>> Start DATA EXCERPT

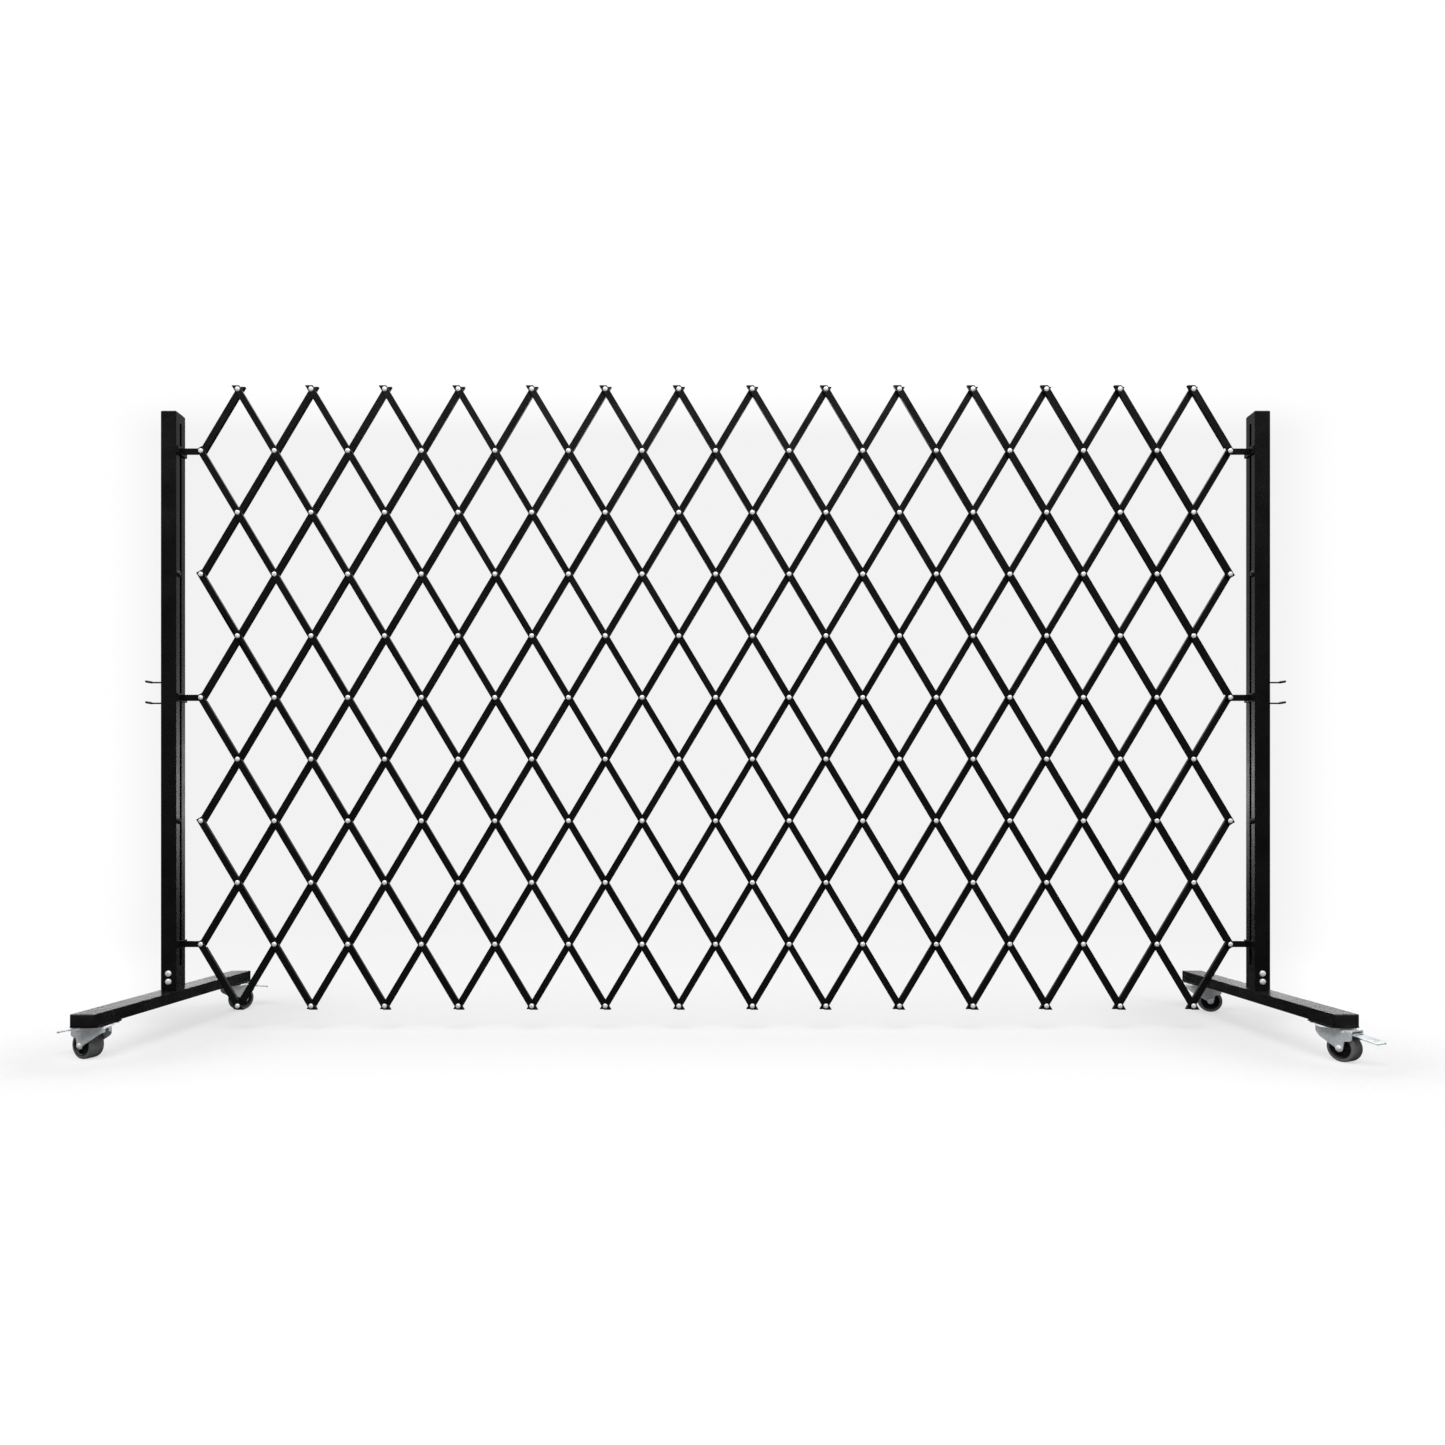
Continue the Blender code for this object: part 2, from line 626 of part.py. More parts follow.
def build_fork(name, spot, turn):
    crown = turned([(CROWN_RADIUS, CROWN_BOTTOM), (CROWN_RADIUS, CROWN_TOP - WELD_SINK)], ROUND_SIDES, Matrix())
    fork = add_object(name, crown, ZINC)
    for facing in (-1, 1):
        leg = bmesh.new()
        add_slab(leg, leg_outline(), facing * LEG_INNER, facing * LEG_OUTER)
        join(fork, leg)
    end = LEG_OUTER + AXLE_HEAD_LENGTH
    sunk = LEG_OUTER - LEG_THICKNESS / 2
    axle = [(AXLE_HEAD_RADIUS, -end), (AXLE_HEAD_RADIUS, -sunk), (AXLE_RADIUS, -sunk)]
    axle += [(AXLE_RADIUS, sunk), (AXLE_HEAD_RADIUS, sunk), (AXLE_HEAD_RADIUS, end)]
    join(fork, turned(axle, BOLT_SIDES, across(TRAIL, WHEEL_RADIUS)))
    king = (KING_PIN_RADIUS + RUNNING_CLEARANCE) / cos(pi / ROUND_SIDES)
    pin = (PEDAL_PIN_RADIUS + RUNNING_CLEARANCE) / cos(pi / BOLT_SIDES)
    king_hole = turned([(king, CROWN_BOTTOM - OVERRUN), (king, CROWN_TOP + OVERRUN)], ROUND_SIDES, Matrix())
    reach = LEG_OUTER + OVERRUN
    pin_hole = turned([(pin, -reach), (pin, reach)], BOLT_SIDES, across(PEDAL_PIVOT_X, PEDAL_PIVOT_Z))
    cut(fork, king_hole, pin_hole)
    fork.location = (*spot, 0)
    fork.rotation_euler.z = turn


def build_wheel(name, spot, turn):
    half = WHEEL_WIDTH / 2
    tread = WHEEL_RADIUS / cos(pi / WHEEL_SIDES)
    bore = (AXLE_RADIUS + RUNNING_CLEARANCE) / cos(pi / WHEEL_SIDES)
    side = [(bore, half), (HUB_RADIUS, half), (RIM_RADIUS - RECESS_DEPTH, half - RECESS_DEPTH)]
    side += [(RIM_RADIUS, half), (tread - TREAD_EDGE, half), (tread, half - TREAD_SHOULDER)]
    profile = side + [(radius, -height) for radius, height in reversed(side)]
    shape = bmesh.new()
    add_ring(shape, profile, WHEEL_SIDES, ALONG_Y)
    wheel = add_object(name, shape, BLACK_RUBBER)
    trail = Matrix.Rotation(turn, 4, "Z") @ Vector((TRAIL, 0, WHEEL_RADIUS))
    wheel.location = Vector((*spot, 0)) + trail
    wheel.rotation_euler.z = turn


def build_pedal(name, spot, turn):
    """Tongue between the legs, broader foot pad, brake shoe over the tread, and its pivot pins."""
    half = PEDAL_THICKNESS / 2
    reach = PEDAL_REACH - PEDAL_PIVOT_X
    tongue = bmesh.new()
    pad_start = 1 - PEDAL_PAD_LENGTH / reach
    inner_half = LEG_INNER - GAP
    outline = [(0, half), (reach, half - PEDAL_DROP), (reach, -half - PEDAL_DROP), (0, -half)]
    add_slab(tongue, outline, -inner_half, inner_half)
    pedal = add_object(name, tongue, ZINC)
    pad = bmesh.new()
    pad_rise = half + WELD_SINK
    outline = [(pad_start * reach, pad_rise - pad_start * PEDAL_DROP), (reach + OVERRUN, pad_rise - PEDAL_DROP)]
    outline += [(reach + OVERRUN, -pad_rise - PEDAL_DROP), (pad_start * reach, -pad_rise - pad_start * PEDAL_DROP)]
    add_slab(pad, outline, -PEDAL_PAD_WIDTH / 2, PEDAL_PAD_WIDTH / 2)
    barrel = turned([(PEDAL_BARREL_RADIUS, -inner_half), (PEDAL_BARREL_RADIUS, inner_half)], BOLT_SIDES, ALONG_Y)
    pin_end = LEG_OUTER + PEDAL_PIN_PROUD
    pins = turned([(PEDAL_PIN_RADIUS, -pin_end), (PEDAL_PIN_RADIUS, pin_end)], BOLT_SIDES, ALONG_Y)
    shoe_half = inner_half - WHEEL_SIDE_CLEARANCE
    shoe = (SHOE_START, -shoe_half, -SHOE_DROP), (SHOE_START + SHOE_LENGTH, shoe_half, -half)
    join(pedal, pad, barrel, pins, boxes(shoe))
    pivot = Matrix.Rotation(turn, 4, "Z") @ Vector((PEDAL_PIVOT_X, 0, PEDAL_PIVOT_Z))
    pedal.location = Vector((*spot, 0)) + pivot
    pedal.rotation_euler.z = turn


def build_all():
    clear_scene()
    bars = lattice_bars()
    turning_on = pivots(bars)
    for name, spots in bars.items():
        build_bar(name, spots, turning_on[name])
    levels = {"top": BRACKET_ROWS[0], "bottom": BRACKET_ROWS[-1]}
    for side_name, side in SIDES.items():
        build_post(side_name, side)
        build_foot(side_name, side)
        build_middle_bracket(side_name, side)
        for level, row in levels.items():
            build_slide_bracket(side_name, side, row, level)
        for end_name, end in ENDS.items():
            spot = caster_spot(side, end)
            turn = CASTER_TURNS[side_name, end_name]
            caster = f"{end_name}_{side_name}"
            build_fork(f"{caster}_fork", spot, turn)
            build_wheel(f"{caster}_wheel", spot, turn)
            build_pedal(f"{caster}_brake_pedal", spot, turn)


build_all()
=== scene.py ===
# %% [markdown]
# # An expandable safety barrier
#
# The real object is a scissor lattice of thin black steel channels, riveted at every crossing
# and held between two square posts that stand on wheeled feet.
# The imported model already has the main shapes. This lesson dresses it: it rounds the edges,
# covers the rivets, bolts and caps, builds finer casters, and gives each surface its finish.
# Everything is in metres, and the floor is at height 0.

import json
from math import atan2, cos, pi, radians, sin

import bpy
from mathutils import Matrix, Vector


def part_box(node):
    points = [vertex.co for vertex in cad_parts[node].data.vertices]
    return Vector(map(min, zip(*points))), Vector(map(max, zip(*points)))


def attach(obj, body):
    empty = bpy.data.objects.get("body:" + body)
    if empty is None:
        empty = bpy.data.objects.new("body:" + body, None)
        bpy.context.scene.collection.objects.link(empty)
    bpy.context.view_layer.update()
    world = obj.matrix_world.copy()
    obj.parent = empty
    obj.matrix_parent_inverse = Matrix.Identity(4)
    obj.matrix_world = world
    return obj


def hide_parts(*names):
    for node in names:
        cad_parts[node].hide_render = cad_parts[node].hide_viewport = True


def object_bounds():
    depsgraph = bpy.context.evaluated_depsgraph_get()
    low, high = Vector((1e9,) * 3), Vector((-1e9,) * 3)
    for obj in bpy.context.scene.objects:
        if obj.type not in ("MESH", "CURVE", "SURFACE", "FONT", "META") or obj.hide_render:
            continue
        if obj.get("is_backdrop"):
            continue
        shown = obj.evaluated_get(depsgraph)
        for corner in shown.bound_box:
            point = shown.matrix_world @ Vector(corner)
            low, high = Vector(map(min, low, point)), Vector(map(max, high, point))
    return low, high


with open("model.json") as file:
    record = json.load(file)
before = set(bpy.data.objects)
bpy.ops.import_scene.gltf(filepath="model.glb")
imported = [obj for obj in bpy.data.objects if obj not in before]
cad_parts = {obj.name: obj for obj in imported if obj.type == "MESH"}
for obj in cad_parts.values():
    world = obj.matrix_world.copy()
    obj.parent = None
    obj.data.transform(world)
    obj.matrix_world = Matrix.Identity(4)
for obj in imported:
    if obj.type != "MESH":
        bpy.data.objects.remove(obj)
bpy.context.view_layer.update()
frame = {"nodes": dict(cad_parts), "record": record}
nodes = frame["nodes"]
joints = {joint["name"]: joint for joint in frame["record"]["behaviour"]["joints"]}

# %% [markdown]
# ## Small helpers
#
# An operator acts on everything that is selected, so each step starts by clearing the selection.

# %% Selecting and editing
MM = 0.001


def deselect():
    bpy.ops.object.select_all(action="DESELECT")


def select_only(piece):
    deselect()
    piece.select_set(True)
    bpy.context.view_layer.objects.active = piece


def edit(piece, kind):
    """Opens the piece in edit mode with nothing selected. kind is VERT, EDGE or FACE."""
    select_only(piece)
    bpy.ops.object.mode_set(mode="EDIT")
    bpy.ops.mesh.select_mode(type=kind)
    bpy.ops.mesh.select_all(action="DESELECT")


def leave():
    bpy.ops.object.mode_set(mode="OBJECT")


# %% [markdown]
# A piece is modelled where it is easiest, about the scene's origin, and then its mesh is moved
# to its place. So every finished piece keeps the scene's own origin, and copies of one model
# can stand anywhere. Small pieces that move together, such as a bar's rivets, become one.

# %% Placing, copying and joining
def settle(piece, name, place=None):
    """Names the piece, moves its mesh to its place and puts its origin at the scene's origin."""
    select_only(piece)
    bpy.ops.object.transform_apply(location=True, rotation=True, scale=True)
    if place:
        piece.data.transform(place)
    piece.name = name
    piece.data.name = name
    return piece


def copy_of(piece, name, place):
    """A copy with its own mesh, moved to its place."""
    twin = piece.copy()
    twin.data = piece.data.copy()
    bpy.context.collection.objects.link(twin)
    return settle(twin, name, place)


def joined(pieces, name):
    """One piece made of several."""
    deselect()
    for piece in pieces:
        piece.select_set(True)
    bpy.context.view_layer.objects.active = pieces[0]
    if len(pieces) > 1:
        bpy.ops.object.join()
    return settle(bpy.context.object, name)


def discard(piece):
    bpy.data.objects.remove(piece, do_unlink=True)


# %% [markdown]
# Most round pieces are turned: a ring of points is laid on the piece's profile and spun
# about an axis, as clay is on a wheel. Where the profile touches the axis, its points merge.
# Wheels and axles are alike on both sides, so only one side of their profile is written.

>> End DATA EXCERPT

GIVEN REQUEST =
In the listing above, reproduce the first line and each one after it through the line that contains "fork.rotation_euler.z = turn".

SOLUTION FOR THIS TASK =
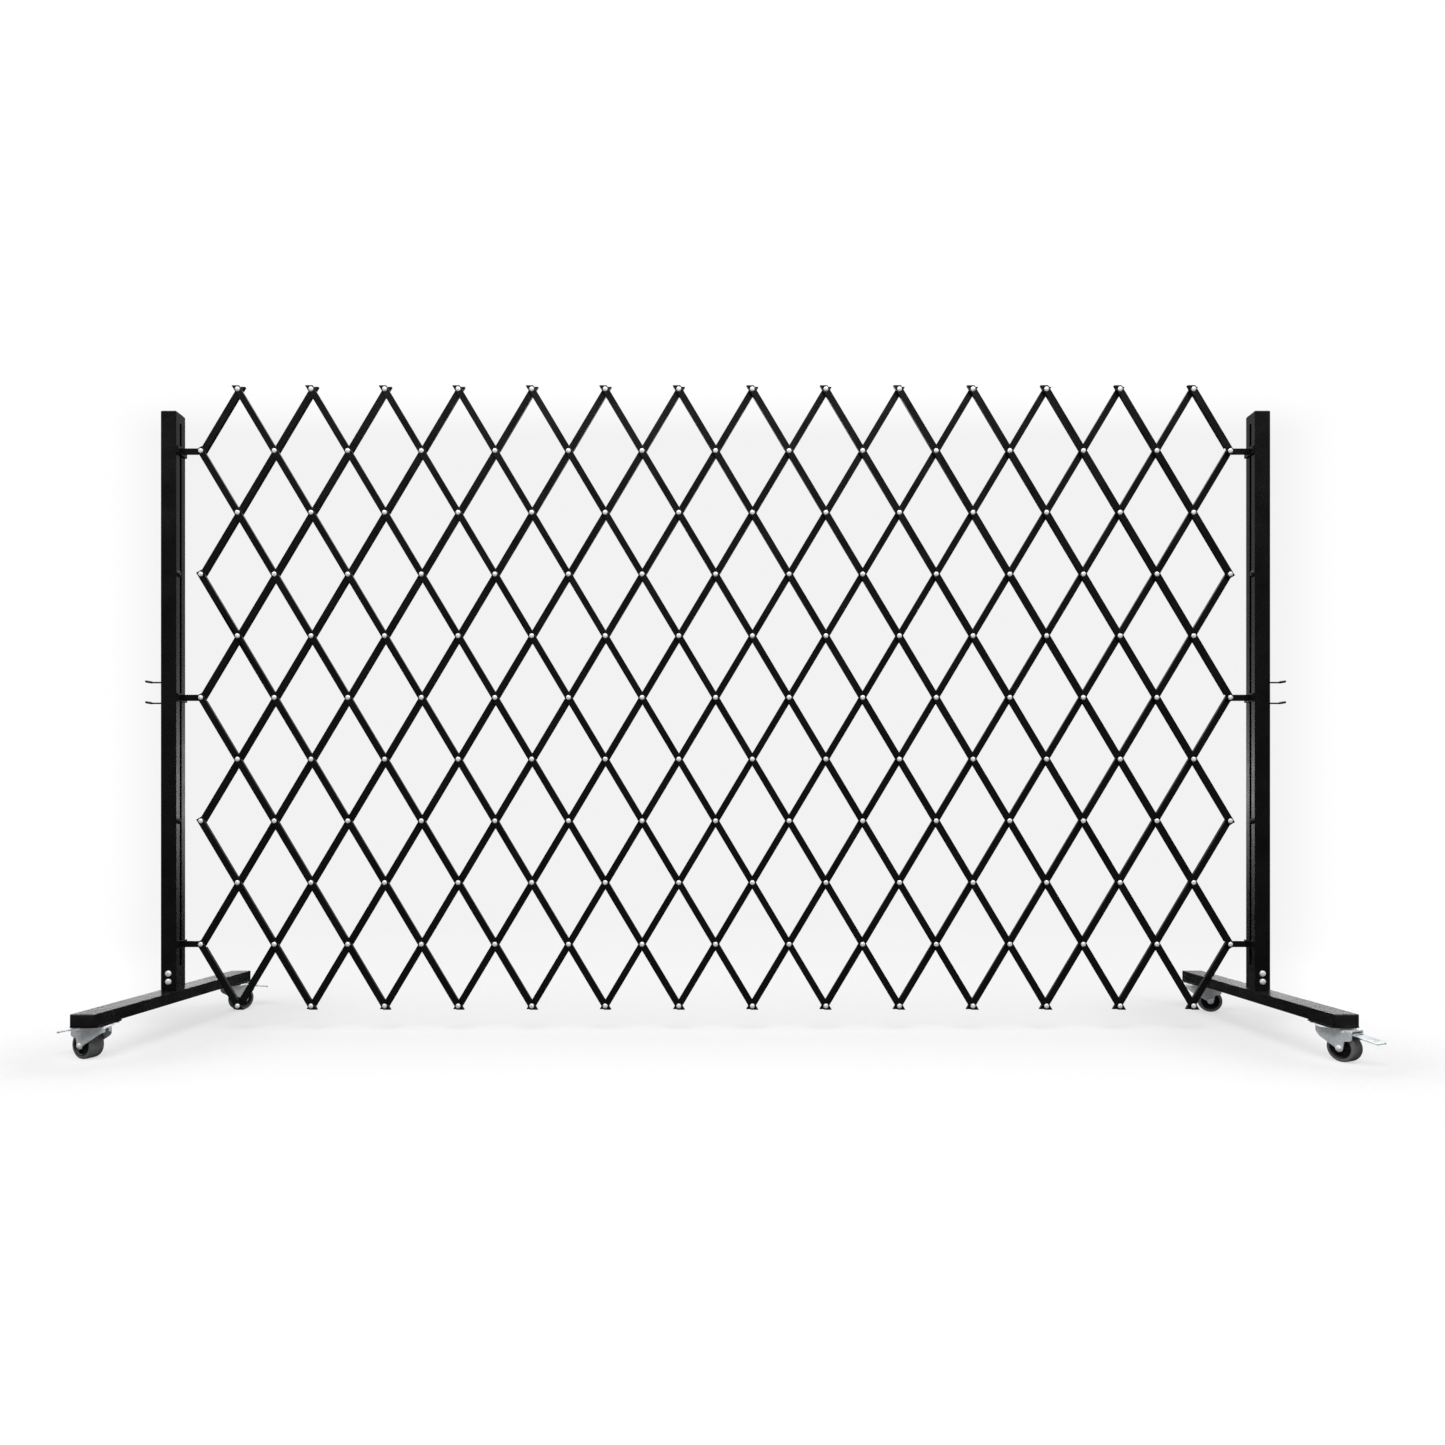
Continue the Blender code for this object: part 2, from line 626 of part.py. More parts follow.
def build_fork(name, spot, turn):
    crown = turned([(CROWN_RADIUS, CROWN_BOTTOM), (CROWN_RADIUS, CROWN_TOP - WELD_SINK)], ROUND_SIDES, Matrix())
    fork = add_object(name, crown, ZINC)
    for facing in (-1, 1):
        leg = bmesh.new()
        add_slab(leg, leg_outline(), facing * LEG_INNER, facing * LEG_OUTER)
        join(fork, leg)
    end = LEG_OUTER + AXLE_HEAD_LENGTH
    sunk = LEG_OUTER - LEG_THICKNESS / 2
    axle = [(AXLE_HEAD_RADIUS, -end), (AXLE_HEAD_RADIUS, -sunk), (AXLE_RADIUS, -sunk)]
    axle += [(AXLE_RADIUS, sunk), (AXLE_HEAD_RADIUS, sunk), (AXLE_HEAD_RADIUS, end)]
    join(fork, turned(axle, BOLT_SIDES, across(TRAIL, WHEEL_RADIUS)))
    king = (KING_PIN_RADIUS + RUNNING_CLEARANCE) / cos(pi / ROUND_SIDES)
    pin = (PEDAL_PIN_RADIUS + RUNNING_CLEARANCE) / cos(pi / BOLT_SIDES)
    king_hole = turned([(king, CROWN_BOTTOM - OVERRUN), (king, CROWN_TOP + OVERRUN)], ROUND_SIDES, Matrix())
    reach = LEG_OUTER + OVERRUN
    pin_hole = turned([(pin, -reach), (pin, reach)], BOLT_SIDES, across(PEDAL_PIVOT_X, PEDAL_PIVOT_Z))
    cut(fork, king_hole, pin_hole)
    fork.location = (*spot, 0)
    fork.rotation_euler.z = turn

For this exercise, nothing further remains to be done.